One morning I decided to prepare my own breakfast at the staff kitchenette. I fried an egg unsuccessfully. Unknown to me, he was watching from the open kitchen door. When I saw him, I was embarrassed. He then quipped: “Too bad you cannot cook in your typewriter.”

He left in December 2007 first for a home visit in Spain, then for the General Congregation in Rome. He was elected Father General on 19 January 2008. I was already retired from EAPI by then but a few friends remembered to call or text me about the event that evening. The inscrutable Bishop Claver sent me a one-word text: “Alleluiah” and to some degree it articulated the feeling of all those who knew him. 

As a Father General, he returned to EAPI in March 2008 to get his personal belongings which were left when he flew to Europe in December for the General Congregation not knowing that he would be a permanent resident there.

Fr Jeya Rasiah SJ, EAPI Director at that time, invited me for lunch with the community. During lunch, I told him that he had changed. He smiled and said, “I didn’t change, it’s your perception of me that has changed.” Indeed, why did I not think of that?

He shared a story that while in Rome as a new Father General, when he had wanted to be alone, he would hide off to a small and old church, so old that even dogs were found inside. I exclaimed,” Whaaat, they allow dogs inside?! ” He replied,”Yes the dogs are Catholics too.”

During his retirement years, I had the chance to visit him occasionally. In one of these visits, I asked him how it was relating as Father General with Pope Francis. He said it wasn’t difficult because being a Jesuit, there was a basic understanding of topics discussed. 

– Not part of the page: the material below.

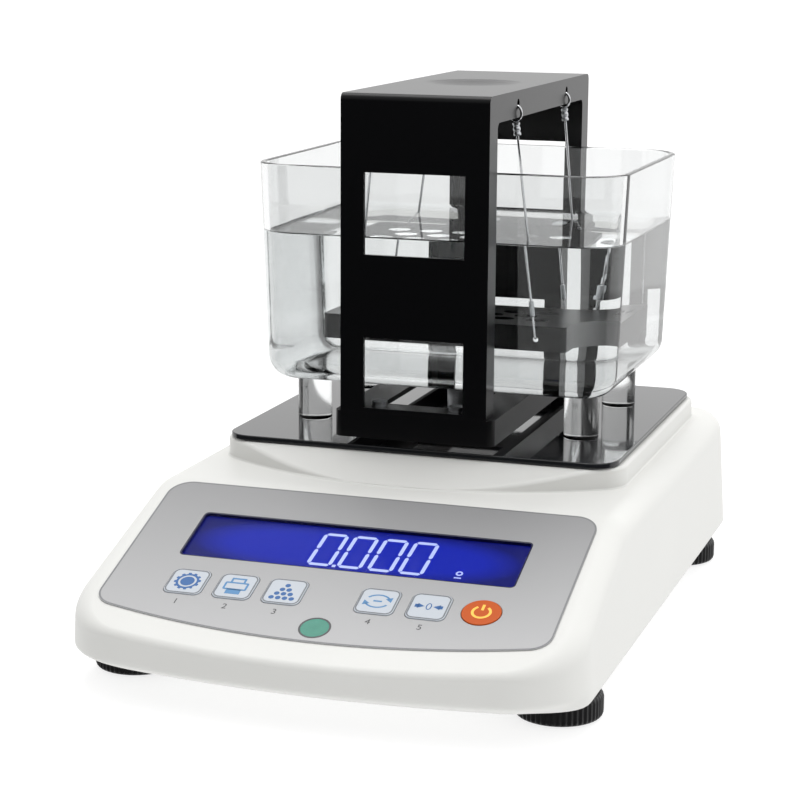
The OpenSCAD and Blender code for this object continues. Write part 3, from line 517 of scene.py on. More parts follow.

In one of my last visits, I asked him what was a memorable experience during his time as Father General. It took him a few seconds of quiet and then, he finally replied: “When I met a Jesuit who was true.” A few years ago, as a Father General, there was a brief video on Jesuit vocation that featured him. One of the things he said in that video was that “a person who doesn’t have humour probably does not have a vocation in the Society.”  On 20 May 2020, the angels led someone to Paradise, he who had a great sense of humor and who was a true Jesuit.